The bloggers’ other main recourse would be copyright litigation. However, this is generally not a great option for bloggers for 2 reasons. First, it’s a hassle. Second, bloggers rarely if ever register their copyrights–at least, not early enough to obtain statutory damages and attorneys’ fees. (FWIW, I’ve never registered a copyright in my blog).

This led to an interesting suggestion from Jeffrey Rohrs. It would be a pain for very active bloggers to constantly register their copyrights in their blog, so it would be advantageous to them to make it easier to register. Fortunately, there’s a technological solution–bloggers already put out an RSS feed with all of the blog’s content. Maybe the Copyright Office could allow submissions of blog content for registration by reading an RSS feed.

In other words, the blogger would register the feed, and the Copyright Office could automatically pick it up regularly. This would be cheap solution for the Copyright Office and would allow bloggers to regularly register their content. With regular registration, bloggers would be eligible for statutory damages and attorneys’ fees and would get a huge club to go after the aggregators.

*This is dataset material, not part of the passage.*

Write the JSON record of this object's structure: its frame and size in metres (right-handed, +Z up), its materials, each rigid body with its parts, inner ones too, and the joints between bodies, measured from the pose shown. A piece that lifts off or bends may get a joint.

I think the Schwimmer/Bloglines fracas was a very minor skirmish in a much bigger battle against aggregators that will be played out. First, Bloglines backed down, and second, Bloglines is not as pernicious as the spammer/aggregators.

I’m pretty sure we’re going to see some big/high-stakes battles over the scope of any implied licenses in RSS feeds, and I honestly can’t predict where the lines will be drawn. In the interim, I suggest to bloggers who care that they put some restrictions near their “syndicate” link, add some restrictions to the RSS feed, register their copyrights and use the DMCA notice-and-takedown procedures when appropriate.